Otra presunción que desmonta la obra de Carmen Meneses es la de las relaciones de poder entre las prostitutas, sus proxenetas y los clientes. Una cuestión íntimamente ligada al consentimiento y a la capacidad de elección. Porque, cuando de la prostitución se trata, el feminismo equivoca completamente el enfoque: mientras que el "sólo sí es sí" es la barrera que separa el sexo consentido del delito, a la prostituta le imponen siempre el “no” como respuesta: no importa el consentimiento cuando la práctica del sexo está condicionada a una contraprestación económica.

El gran problema de los que, desde sus propios postulados morales, persiguen criminalizar a las putas, es que pretenden imponer su concepto y visión de la práctica de la prostitución sin contar con las afectadas y desdeñando absolutamente su cotidianeidad. Dicho de otra forma: quieren regular una realidad que desconocen y que

tampoco se molestan en conocer. Tratan con condescendencia a las putas y con repulsión al resto de involucrados en la actividad.

Meneses huye de estos apriorismos y simplismos, llevando el altavoz a las entrañas de los burdeles en los que se ejerce esa profesión que, para algunos, no debería ser nombrada: un club urbano gallego, un club de plaza y un hotel de citas en la capital. Cada uno con sus propias dinámicas tanto en lo que se refiere a la organización y gestión, como a sus protagonistas.

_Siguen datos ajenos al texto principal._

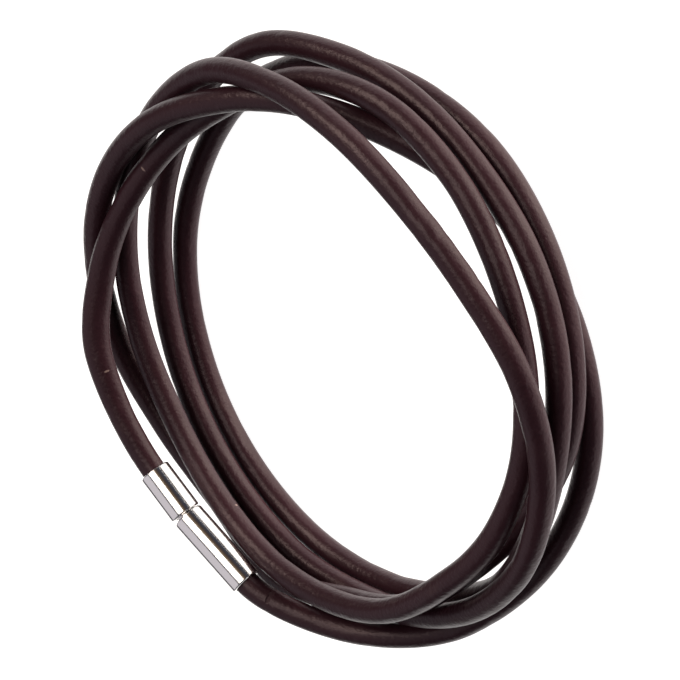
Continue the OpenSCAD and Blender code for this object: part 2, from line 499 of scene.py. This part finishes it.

Quienes se aproximen al libro influenciados por el telón costumbrista que impregna la visión del feminismo posmoderno sobre la prostitución verán comprometidas todas sus premisas conforme avancen en la lectura, en la que no van a encontrar tanto un reto intelectual, como ético y moral. Descubrirán un mundo tan alejado de la academia, de la política y de los prejuicios, que se verán compelidos a cuestionarse postulados que, hasta entonces, pasaban por inmutables. No se ensalza ni se critica, no se endulza ni se exagera, no se adula ni se señala: se relata. Un prisma que se me antoja fundamental en este ambiente de polarización narcotizada, donde nos quieren obligar a escoger bandos sin cuestionar, sin escuchar y sin debatir.